MAKE WAY FOR TOMORROW
If the holiday season makes you want cleanse yourself with a really good cry, there’s no better way than by watching the unapologetically depressing and unabashedly tear-jerking Make Way for Tomorrow. Director Leo McCarey’s overlooked Depression-era masterpiece opens with a family Christmas celebration, and then things take a turn when the elderly parents lose their home, and none of their children have space for both of them. Separated from one another and in everyone’s way, the film confronts the painful and awkward realities of life without an ounce of the false uplift or saccharine sentimentality Christmas movies are so steeped in.
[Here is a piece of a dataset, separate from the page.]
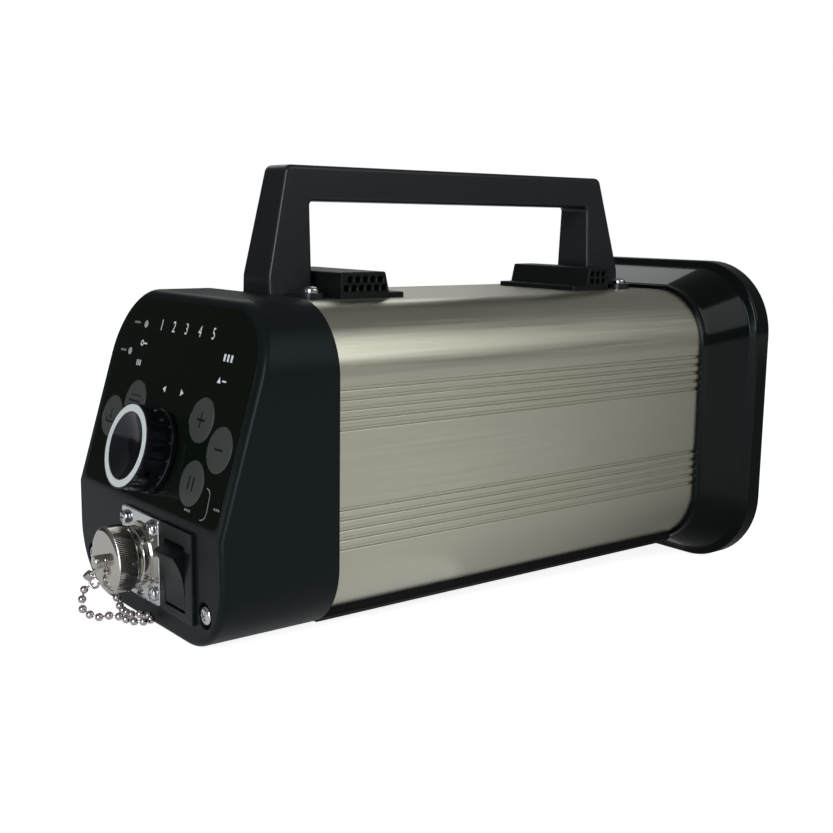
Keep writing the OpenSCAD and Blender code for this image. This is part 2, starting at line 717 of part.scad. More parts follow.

It’s one of the most devastating and beautiful experiences you can have at the movies.

ROCKY IV
Regarded as the most potently ridiculous film in the franchise, Rocky IV has always been my favorite of the Rocky sequels (save Creed, ’cause that is in a class of its own) because not only does Rocky defeat communism but he also SAVES CHRISTMAS! Filled with wonderful ’80s montages, a festive robot, and a hearty helping of jingoism, Rocky avenges the death of his friend Apollo Creed by going up against Dolph Lundgren’s Ivan Drago on Drago’s turf in the USSR, making this Cold War relic is its own Christmas miracle.